== CAD and scene scripts ==

****************

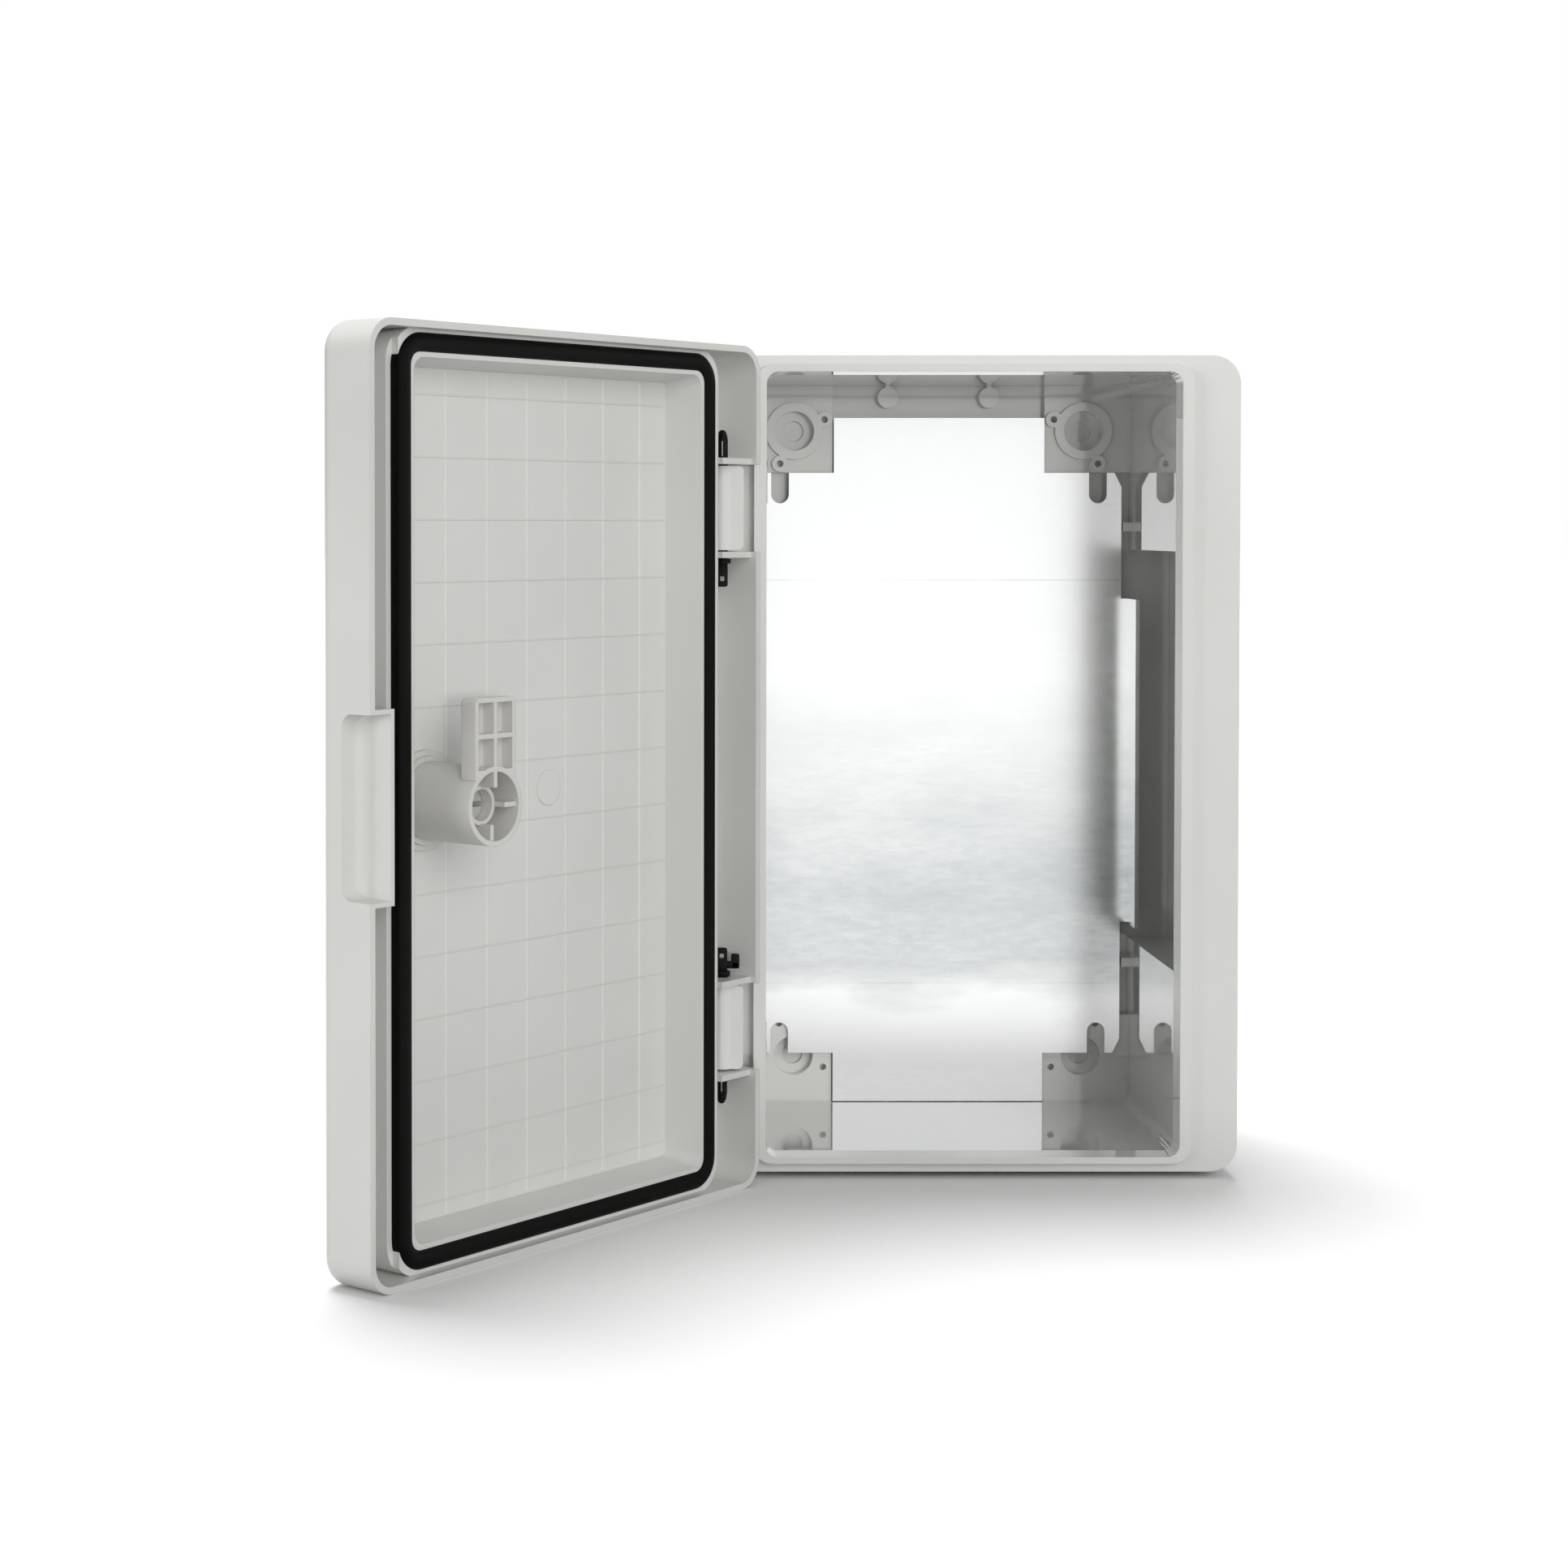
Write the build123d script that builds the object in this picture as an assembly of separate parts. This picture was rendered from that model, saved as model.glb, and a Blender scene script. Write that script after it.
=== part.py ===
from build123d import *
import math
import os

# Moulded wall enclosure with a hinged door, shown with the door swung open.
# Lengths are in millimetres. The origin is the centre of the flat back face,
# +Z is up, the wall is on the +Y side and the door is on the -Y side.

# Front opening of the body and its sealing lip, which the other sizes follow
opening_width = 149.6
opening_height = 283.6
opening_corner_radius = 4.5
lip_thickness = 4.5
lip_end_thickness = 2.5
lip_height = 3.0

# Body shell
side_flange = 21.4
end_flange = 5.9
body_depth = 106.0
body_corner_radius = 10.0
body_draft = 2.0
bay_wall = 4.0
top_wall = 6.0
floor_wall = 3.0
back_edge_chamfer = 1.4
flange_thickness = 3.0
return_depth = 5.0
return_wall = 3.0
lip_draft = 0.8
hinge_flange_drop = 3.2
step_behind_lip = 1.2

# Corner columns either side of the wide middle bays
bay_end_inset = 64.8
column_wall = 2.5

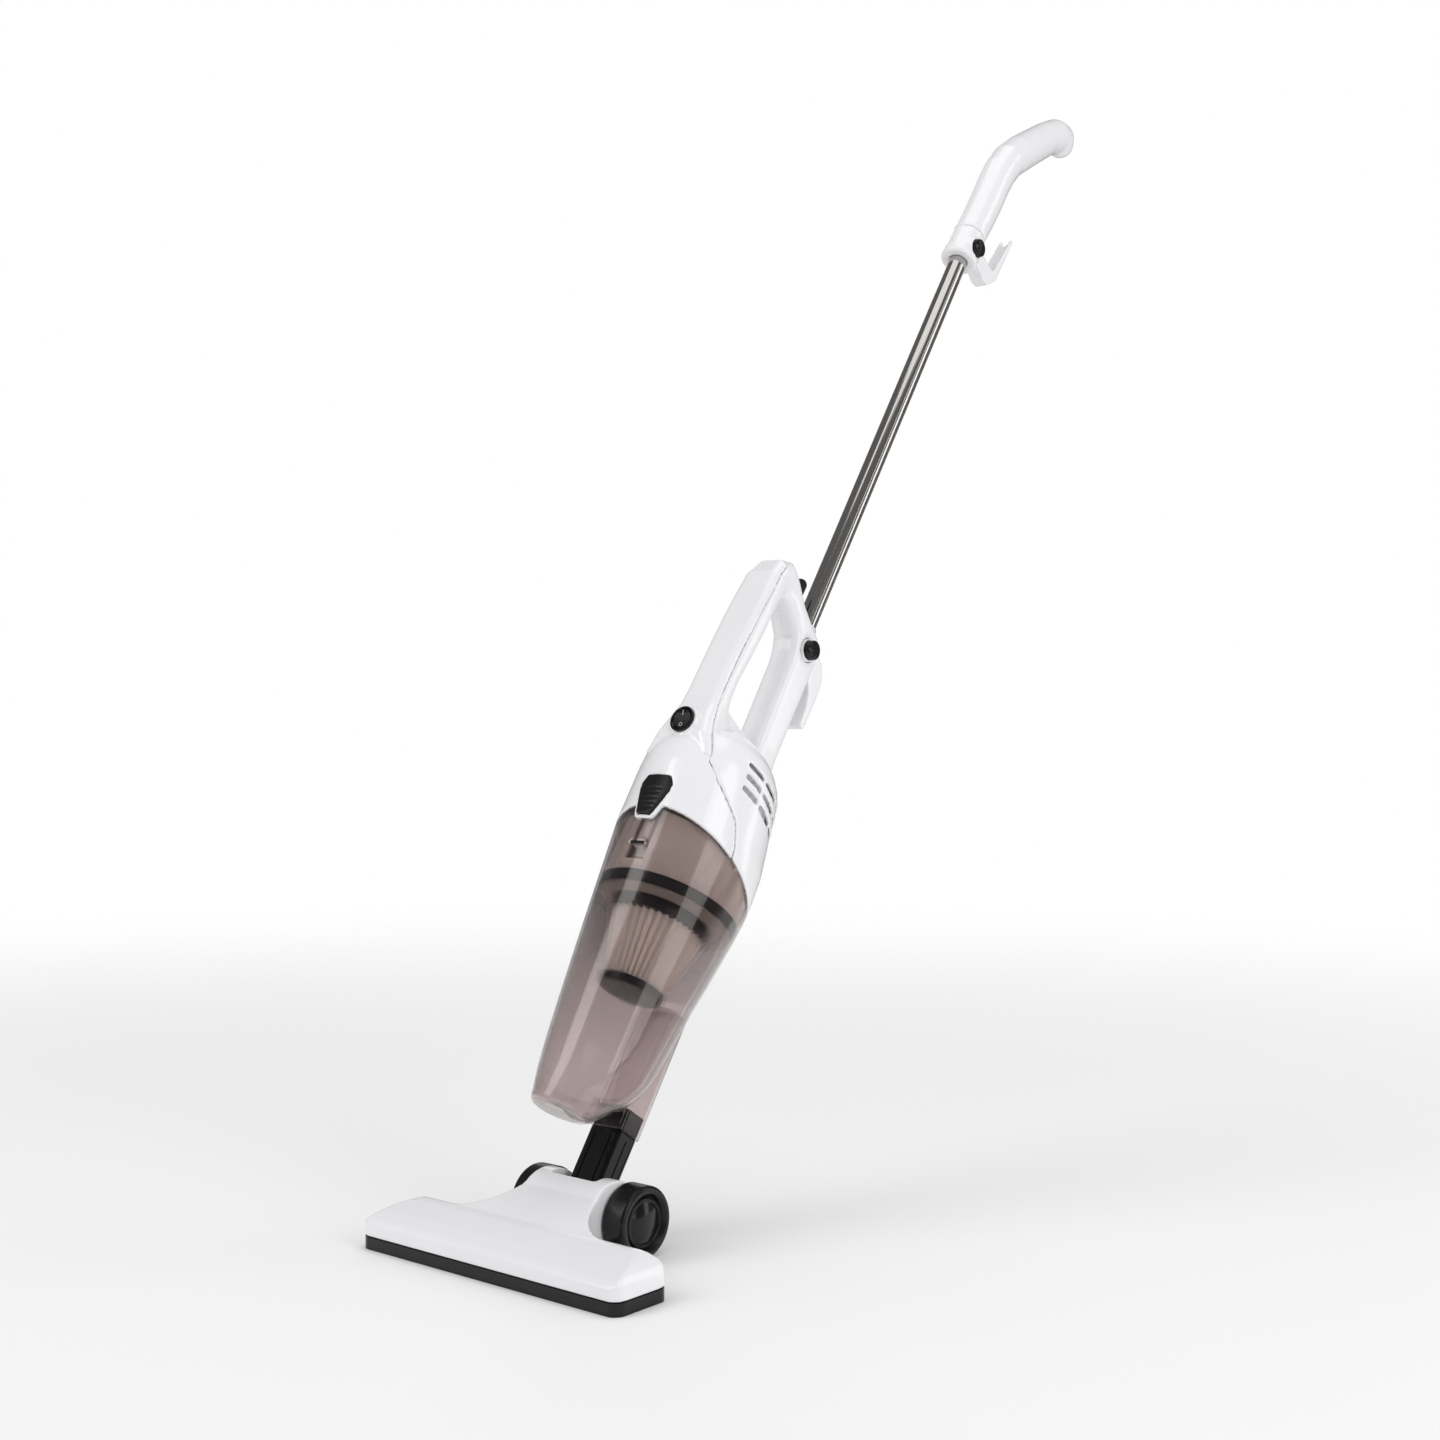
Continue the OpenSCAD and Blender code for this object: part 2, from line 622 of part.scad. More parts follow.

****************

== WRITTEN EXERCISE ==
Every record above must be duplicated exactly.

== ANSWER TO THE EXERCISE ==
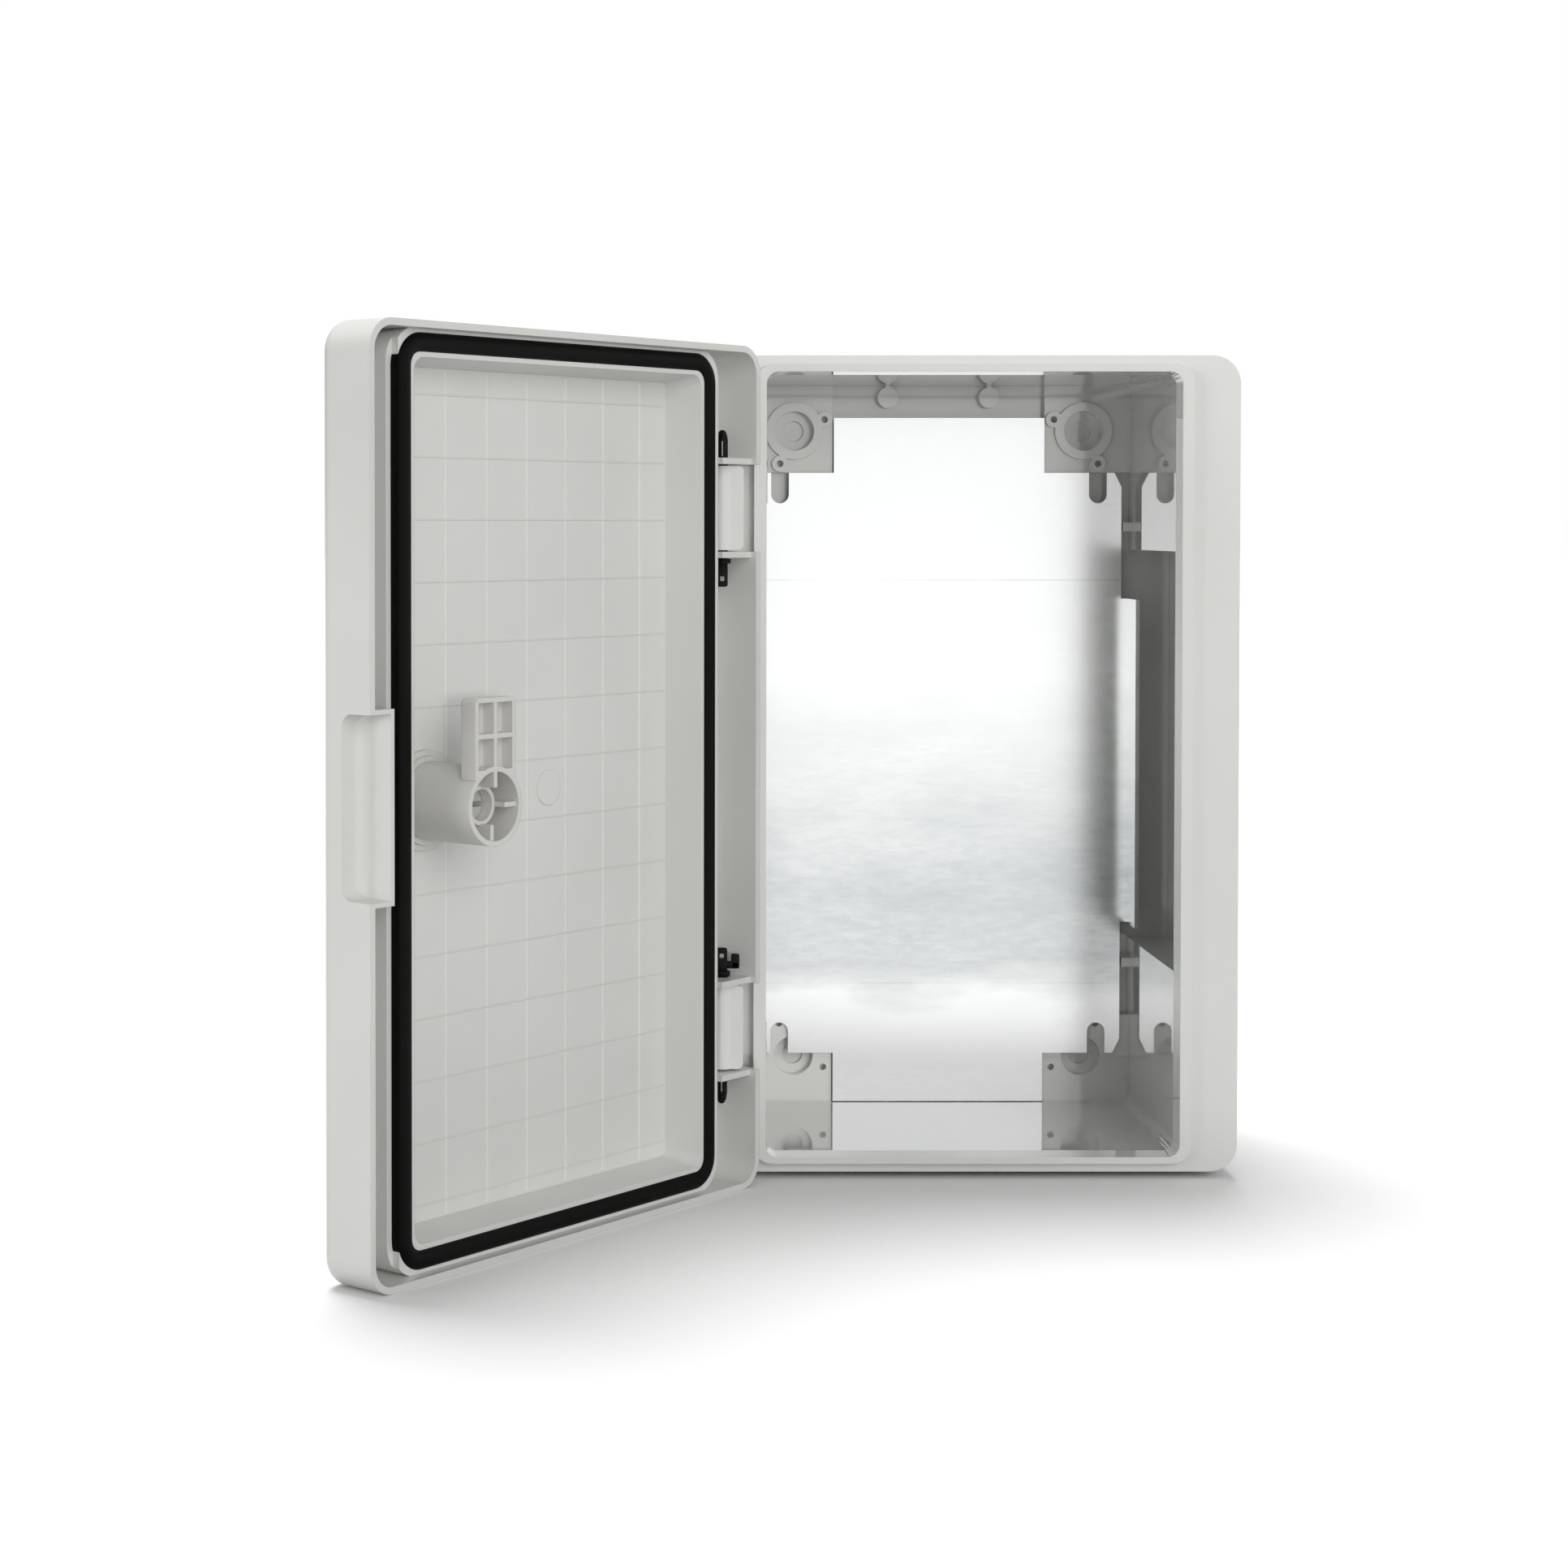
Write the build123d script that builds the object in this picture as an assembly of separate parts. This picture was rendered from that model, saved as model.glb, and a Blender scene script. Write that script after it.
=== part.py ===
from build123d import *
import math
import os

# Moulded wall enclosure with a hinged door, shown with the door swung open.
# Lengths are in millimetres. The origin is the centre of the flat back face,
# +Z is up, the wall is on the +Y side and the door is on the -Y side.

# Front opening of the body and its sealing lip, which the other sizes follow
opening_width = 149.6
opening_height = 283.6
opening_corner_radius = 4.5
lip_thickness = 4.5
lip_end_thickness = 2.5
lip_height = 3.0

# Body shell
side_flange = 21.4
end_flange = 5.9
body_depth = 106.0
body_corner_radius = 10.0
body_draft = 2.0
bay_wall = 4.0
top_wall = 6.0
floor_wall = 3.0
back_edge_chamfer = 1.4
flange_thickness = 3.0
return_depth = 5.0
return_wall = 3.0
lip_draft = 0.8
hinge_flange_drop = 3.2
step_behind_lip = 1.2

# Corner columns either side of the wide middle bays
bay_end_inset = 64.8
column_wall = 2.5

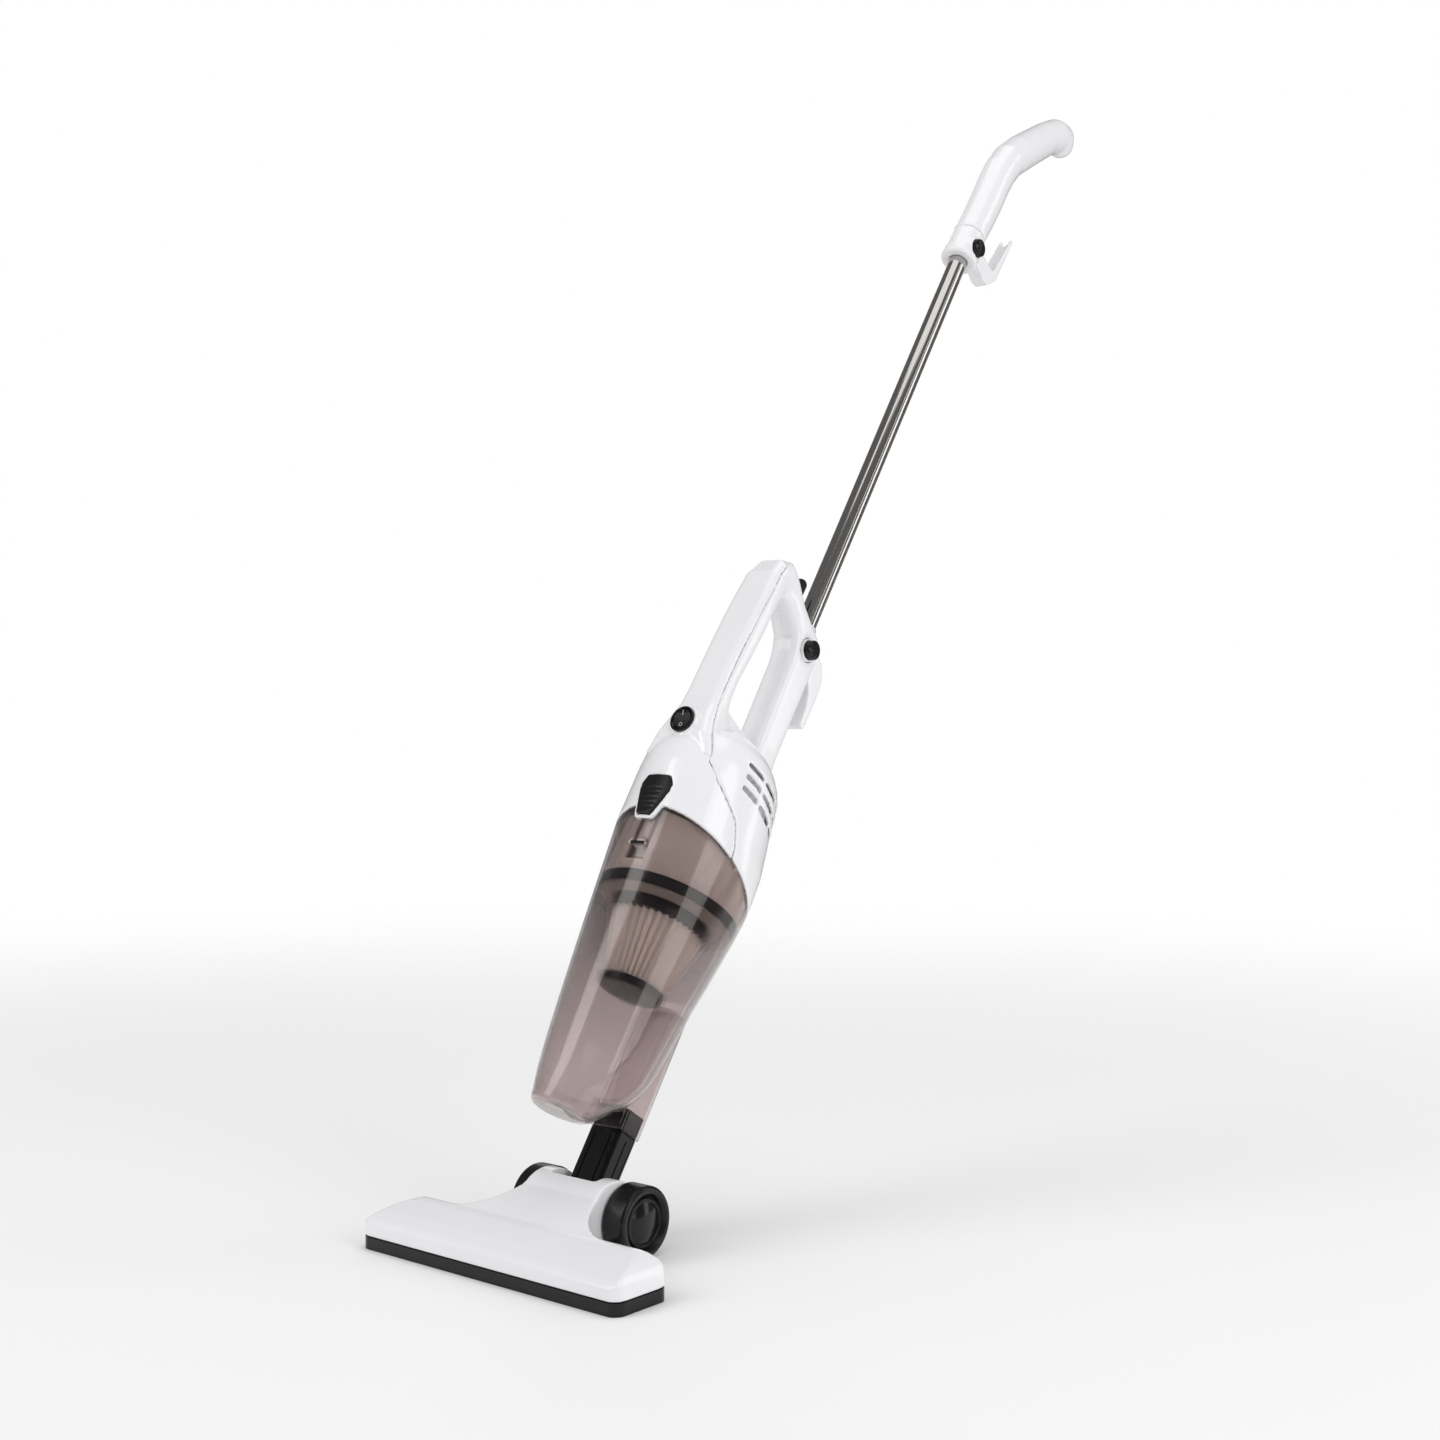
Continue the OpenSCAD and Blender code for this object: part 2, from line 622 of part.scad. More parts follow.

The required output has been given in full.